----- INFORMATION PROVIDED

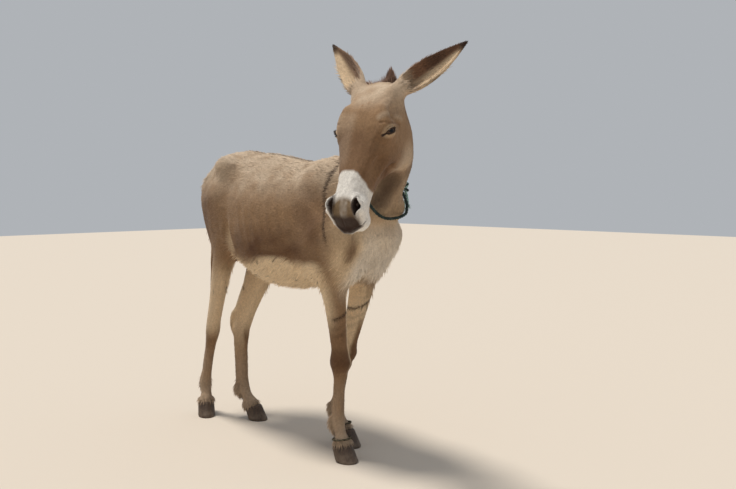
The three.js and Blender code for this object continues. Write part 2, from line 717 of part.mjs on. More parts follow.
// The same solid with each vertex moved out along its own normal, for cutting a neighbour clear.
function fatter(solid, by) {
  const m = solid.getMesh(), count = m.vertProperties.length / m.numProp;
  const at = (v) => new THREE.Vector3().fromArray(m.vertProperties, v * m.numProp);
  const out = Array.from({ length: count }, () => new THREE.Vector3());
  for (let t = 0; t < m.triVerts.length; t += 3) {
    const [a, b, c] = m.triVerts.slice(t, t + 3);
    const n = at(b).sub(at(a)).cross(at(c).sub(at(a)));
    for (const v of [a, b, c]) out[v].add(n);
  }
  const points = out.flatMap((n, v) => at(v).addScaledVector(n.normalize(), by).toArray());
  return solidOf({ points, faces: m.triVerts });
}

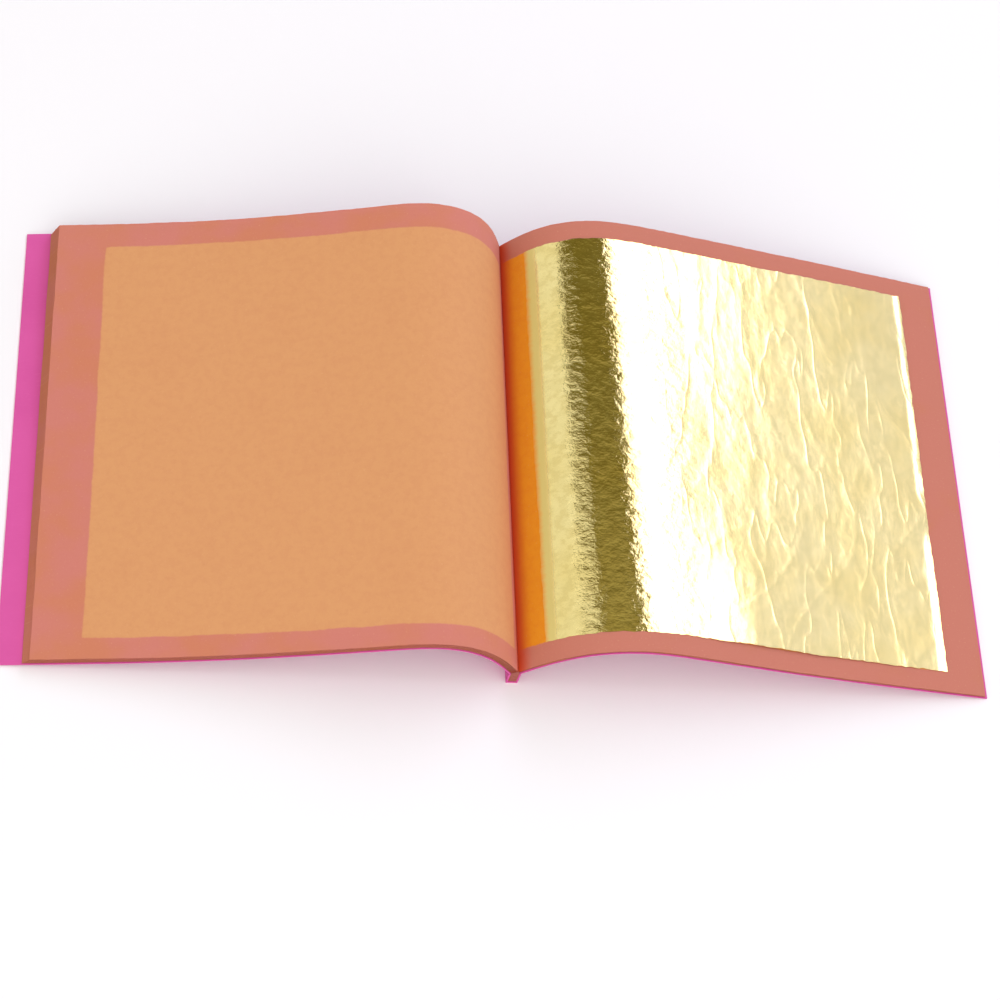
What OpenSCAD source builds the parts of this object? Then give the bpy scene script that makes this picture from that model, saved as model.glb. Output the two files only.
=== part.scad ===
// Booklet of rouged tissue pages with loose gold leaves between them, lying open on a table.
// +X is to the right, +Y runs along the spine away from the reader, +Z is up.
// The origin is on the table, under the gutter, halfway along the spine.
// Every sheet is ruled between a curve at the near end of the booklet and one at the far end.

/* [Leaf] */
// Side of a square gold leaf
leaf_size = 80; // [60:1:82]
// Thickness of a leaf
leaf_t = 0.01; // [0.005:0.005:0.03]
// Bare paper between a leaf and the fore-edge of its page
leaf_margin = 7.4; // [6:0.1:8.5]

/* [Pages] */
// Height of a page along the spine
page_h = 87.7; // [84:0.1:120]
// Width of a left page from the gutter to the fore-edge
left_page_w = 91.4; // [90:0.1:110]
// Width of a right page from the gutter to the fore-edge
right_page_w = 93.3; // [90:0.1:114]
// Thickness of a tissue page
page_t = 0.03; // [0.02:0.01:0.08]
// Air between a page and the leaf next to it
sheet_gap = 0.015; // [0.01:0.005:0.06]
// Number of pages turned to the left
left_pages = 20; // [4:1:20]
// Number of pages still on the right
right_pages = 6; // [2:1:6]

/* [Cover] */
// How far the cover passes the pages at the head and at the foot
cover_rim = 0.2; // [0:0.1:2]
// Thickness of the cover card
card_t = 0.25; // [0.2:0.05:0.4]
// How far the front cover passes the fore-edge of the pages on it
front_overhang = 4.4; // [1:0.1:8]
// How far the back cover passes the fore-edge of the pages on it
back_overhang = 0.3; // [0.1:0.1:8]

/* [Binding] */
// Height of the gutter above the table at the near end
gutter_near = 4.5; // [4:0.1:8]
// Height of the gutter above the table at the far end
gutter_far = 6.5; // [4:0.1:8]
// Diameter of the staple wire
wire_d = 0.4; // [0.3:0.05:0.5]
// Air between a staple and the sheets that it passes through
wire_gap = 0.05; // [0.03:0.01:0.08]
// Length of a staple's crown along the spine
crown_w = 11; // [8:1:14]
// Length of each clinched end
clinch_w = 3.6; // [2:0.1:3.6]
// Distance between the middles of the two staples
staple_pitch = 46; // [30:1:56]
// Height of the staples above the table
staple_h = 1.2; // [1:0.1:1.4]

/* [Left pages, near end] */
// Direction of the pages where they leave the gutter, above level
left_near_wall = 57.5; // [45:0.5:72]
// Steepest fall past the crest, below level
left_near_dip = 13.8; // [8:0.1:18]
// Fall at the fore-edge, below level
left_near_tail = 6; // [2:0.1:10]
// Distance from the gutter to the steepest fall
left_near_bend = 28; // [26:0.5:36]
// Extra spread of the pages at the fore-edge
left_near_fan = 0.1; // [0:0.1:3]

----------
----- INFORMATION PROVIDED

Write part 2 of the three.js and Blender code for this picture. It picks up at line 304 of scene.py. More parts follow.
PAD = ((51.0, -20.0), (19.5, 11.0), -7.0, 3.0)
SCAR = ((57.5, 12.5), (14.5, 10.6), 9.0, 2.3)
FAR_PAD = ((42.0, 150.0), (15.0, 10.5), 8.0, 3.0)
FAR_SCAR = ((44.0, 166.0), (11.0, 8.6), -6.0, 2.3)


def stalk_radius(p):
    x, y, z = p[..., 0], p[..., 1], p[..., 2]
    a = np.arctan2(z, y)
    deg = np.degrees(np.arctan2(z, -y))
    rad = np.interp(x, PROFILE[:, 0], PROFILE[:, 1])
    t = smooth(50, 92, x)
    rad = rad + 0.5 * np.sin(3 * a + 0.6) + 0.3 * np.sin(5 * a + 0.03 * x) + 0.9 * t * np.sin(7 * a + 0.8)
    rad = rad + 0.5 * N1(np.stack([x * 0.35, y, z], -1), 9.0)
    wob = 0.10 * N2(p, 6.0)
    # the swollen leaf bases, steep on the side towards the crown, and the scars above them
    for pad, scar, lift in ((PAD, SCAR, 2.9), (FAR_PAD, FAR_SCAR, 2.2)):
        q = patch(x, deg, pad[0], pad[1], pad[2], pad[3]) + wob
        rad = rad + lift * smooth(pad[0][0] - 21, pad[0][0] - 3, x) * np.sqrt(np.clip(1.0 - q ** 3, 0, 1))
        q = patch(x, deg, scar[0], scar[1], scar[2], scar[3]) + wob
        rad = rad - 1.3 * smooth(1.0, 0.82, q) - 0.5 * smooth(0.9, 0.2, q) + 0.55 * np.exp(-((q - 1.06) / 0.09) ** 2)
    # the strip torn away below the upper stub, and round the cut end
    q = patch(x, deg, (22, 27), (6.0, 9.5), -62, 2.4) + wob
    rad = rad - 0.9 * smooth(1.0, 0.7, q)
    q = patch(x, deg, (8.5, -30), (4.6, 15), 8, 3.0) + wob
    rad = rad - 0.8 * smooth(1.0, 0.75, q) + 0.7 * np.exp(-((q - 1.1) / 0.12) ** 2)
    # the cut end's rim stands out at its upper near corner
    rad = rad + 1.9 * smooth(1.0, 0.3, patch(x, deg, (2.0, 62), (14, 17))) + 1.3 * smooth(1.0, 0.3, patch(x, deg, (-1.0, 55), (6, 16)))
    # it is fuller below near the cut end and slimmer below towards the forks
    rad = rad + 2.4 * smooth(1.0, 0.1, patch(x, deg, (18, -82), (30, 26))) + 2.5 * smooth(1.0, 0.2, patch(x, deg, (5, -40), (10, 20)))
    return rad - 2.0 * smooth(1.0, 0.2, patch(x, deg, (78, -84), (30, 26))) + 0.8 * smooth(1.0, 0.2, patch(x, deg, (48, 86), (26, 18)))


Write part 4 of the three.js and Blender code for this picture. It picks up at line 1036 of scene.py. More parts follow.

----------
----- INFORMATION PROVIDED

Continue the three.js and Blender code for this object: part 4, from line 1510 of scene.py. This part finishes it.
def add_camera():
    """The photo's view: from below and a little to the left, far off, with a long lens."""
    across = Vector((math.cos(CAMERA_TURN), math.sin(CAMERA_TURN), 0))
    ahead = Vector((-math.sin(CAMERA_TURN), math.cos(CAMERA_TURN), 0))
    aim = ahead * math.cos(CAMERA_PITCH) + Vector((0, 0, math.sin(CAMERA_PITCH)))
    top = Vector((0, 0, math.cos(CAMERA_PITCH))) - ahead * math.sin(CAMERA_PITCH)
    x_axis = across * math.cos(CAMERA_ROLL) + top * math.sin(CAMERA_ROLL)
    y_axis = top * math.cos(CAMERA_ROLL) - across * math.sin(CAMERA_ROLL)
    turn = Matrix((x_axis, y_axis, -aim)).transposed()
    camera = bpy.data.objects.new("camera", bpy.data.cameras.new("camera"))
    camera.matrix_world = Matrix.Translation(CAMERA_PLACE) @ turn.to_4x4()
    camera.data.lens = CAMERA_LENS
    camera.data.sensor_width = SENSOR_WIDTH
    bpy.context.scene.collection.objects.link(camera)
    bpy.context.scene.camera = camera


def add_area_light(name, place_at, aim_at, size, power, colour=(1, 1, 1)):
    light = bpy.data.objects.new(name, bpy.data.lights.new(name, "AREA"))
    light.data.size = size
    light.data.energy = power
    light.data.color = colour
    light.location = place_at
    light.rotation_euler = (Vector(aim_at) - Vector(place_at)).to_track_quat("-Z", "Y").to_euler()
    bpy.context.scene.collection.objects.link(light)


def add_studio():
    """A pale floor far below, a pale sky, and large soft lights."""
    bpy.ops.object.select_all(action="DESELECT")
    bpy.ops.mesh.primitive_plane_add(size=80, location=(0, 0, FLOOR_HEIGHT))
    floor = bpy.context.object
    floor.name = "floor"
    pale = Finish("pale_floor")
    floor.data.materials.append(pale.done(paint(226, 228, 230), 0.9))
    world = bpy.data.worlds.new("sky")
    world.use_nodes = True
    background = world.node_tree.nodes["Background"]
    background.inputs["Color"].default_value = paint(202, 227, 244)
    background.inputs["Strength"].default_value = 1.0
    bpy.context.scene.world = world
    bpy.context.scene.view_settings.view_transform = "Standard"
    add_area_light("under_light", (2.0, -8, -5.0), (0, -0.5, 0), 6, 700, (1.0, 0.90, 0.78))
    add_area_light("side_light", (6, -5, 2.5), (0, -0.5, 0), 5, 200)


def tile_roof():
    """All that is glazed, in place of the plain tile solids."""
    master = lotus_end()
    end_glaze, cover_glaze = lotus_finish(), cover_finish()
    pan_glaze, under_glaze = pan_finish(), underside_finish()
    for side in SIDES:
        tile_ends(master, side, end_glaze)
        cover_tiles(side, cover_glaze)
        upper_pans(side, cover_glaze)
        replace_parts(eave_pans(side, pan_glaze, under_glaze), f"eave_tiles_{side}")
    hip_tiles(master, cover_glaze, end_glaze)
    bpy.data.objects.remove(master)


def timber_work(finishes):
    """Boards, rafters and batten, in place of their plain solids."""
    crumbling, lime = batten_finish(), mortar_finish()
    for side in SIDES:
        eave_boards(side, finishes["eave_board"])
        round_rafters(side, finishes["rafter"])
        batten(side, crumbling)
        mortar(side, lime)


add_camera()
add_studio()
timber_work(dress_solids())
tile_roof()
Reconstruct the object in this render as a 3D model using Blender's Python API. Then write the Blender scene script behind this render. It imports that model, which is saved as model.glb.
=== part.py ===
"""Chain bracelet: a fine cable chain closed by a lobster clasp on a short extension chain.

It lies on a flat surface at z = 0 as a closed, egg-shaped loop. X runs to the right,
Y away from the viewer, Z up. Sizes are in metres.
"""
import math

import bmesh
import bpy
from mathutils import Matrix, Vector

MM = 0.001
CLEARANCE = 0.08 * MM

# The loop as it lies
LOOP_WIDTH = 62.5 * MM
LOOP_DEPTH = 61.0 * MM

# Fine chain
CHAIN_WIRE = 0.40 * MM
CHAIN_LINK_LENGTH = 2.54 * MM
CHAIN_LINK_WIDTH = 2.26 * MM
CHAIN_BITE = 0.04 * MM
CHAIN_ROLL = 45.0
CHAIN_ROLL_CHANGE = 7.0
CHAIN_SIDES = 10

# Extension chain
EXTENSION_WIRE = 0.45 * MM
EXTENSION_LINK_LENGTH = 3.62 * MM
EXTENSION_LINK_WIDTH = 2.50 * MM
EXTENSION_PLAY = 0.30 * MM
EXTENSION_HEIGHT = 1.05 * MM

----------

* YOUR OBJECTIVE: Your output shall consist solely of the lines from the line with "The three.js and Blender code for this object continues." to the line with "leaf_margin = 7.4; // [6:0.1:8.5]", reproduced exactly, both ends included.

* FINISHED ANSWER:
The three.js and Blender code for this object continues. Write part 2, from line 717 of part.mjs on. More parts follow.
// The same solid with each vertex moved out along its own normal, for cutting a neighbour clear.
function fatter(solid, by) {
  const m = solid.getMesh(), count = m.vertProperties.length / m.numProp;
  const at = (v) => new THREE.Vector3().fromArray(m.vertProperties, v * m.numProp);
  const out = Array.from({ length: count }, () => new THREE.Vector3());
  for (let t = 0; t < m.triVerts.length; t += 3) {
    const [a, b, c] = m.triVerts.slice(t, t + 3);
    const n = at(b).sub(at(a)).cross(at(c).sub(at(a)));
    for (const v of [a, b, c]) out[v].add(n);
  }
  const points = out.flatMap((n, v) => at(v).addScaledVector(n.normalize(), by).toArray());
  return solidOf({ points, faces: m.triVerts });
}

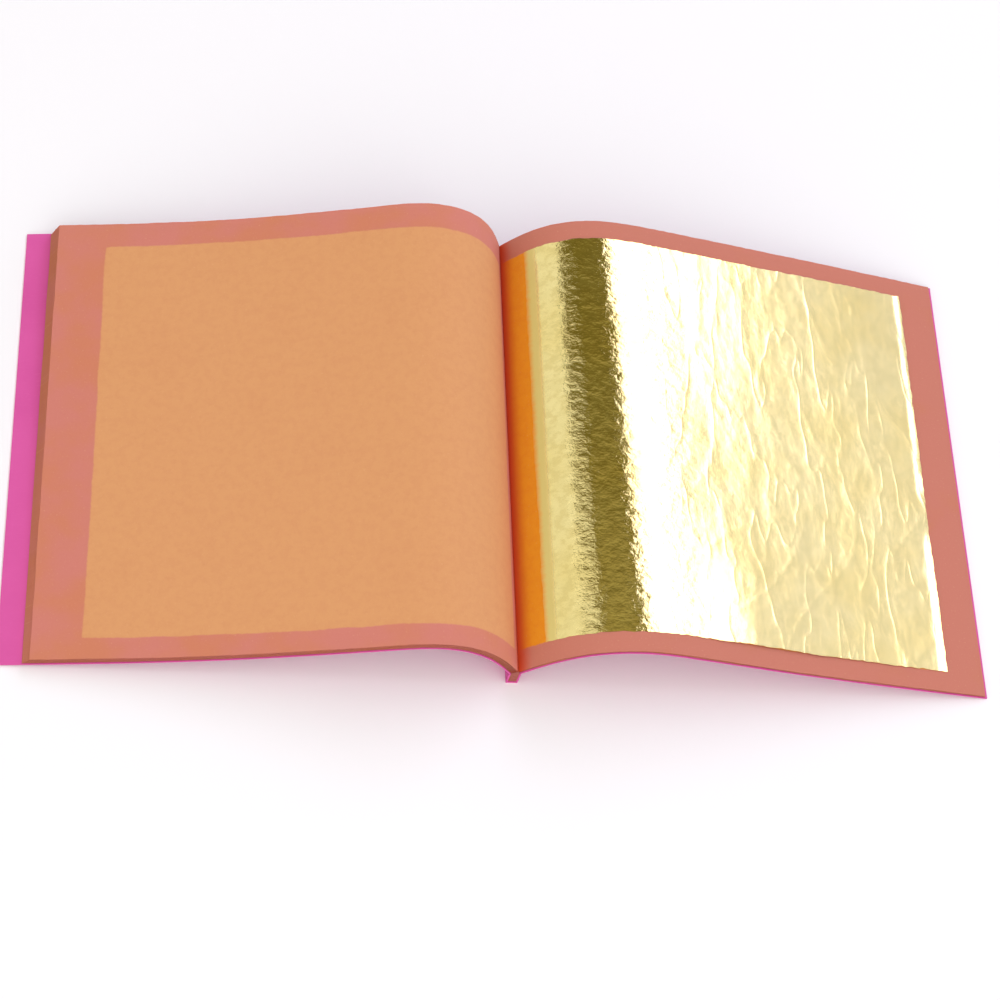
What OpenSCAD source builds the parts of this object? Then give the bpy scene script that makes this picture from that model, saved as model.glb. Output the two files only.
=== part.scad ===
// Booklet of rouged tissue pages with loose gold leaves between them, lying open on a table.
// +X is to the right, +Y runs along the spine away from the reader, +Z is up.
// The origin is on the table, under the gutter, halfway along the spine.
// Every sheet is ruled between a curve at the near end of the booklet and one at the far end.

/* [Leaf] */
// Side of a square gold leaf
leaf_size = 80; // [60:1:82]
// Thickness of a leaf
leaf_t = 0.01; // [0.005:0.005:0.03]
// Bare paper between a leaf and the fore-edge of its page
leaf_margin = 7.4; // [6:0.1:8.5]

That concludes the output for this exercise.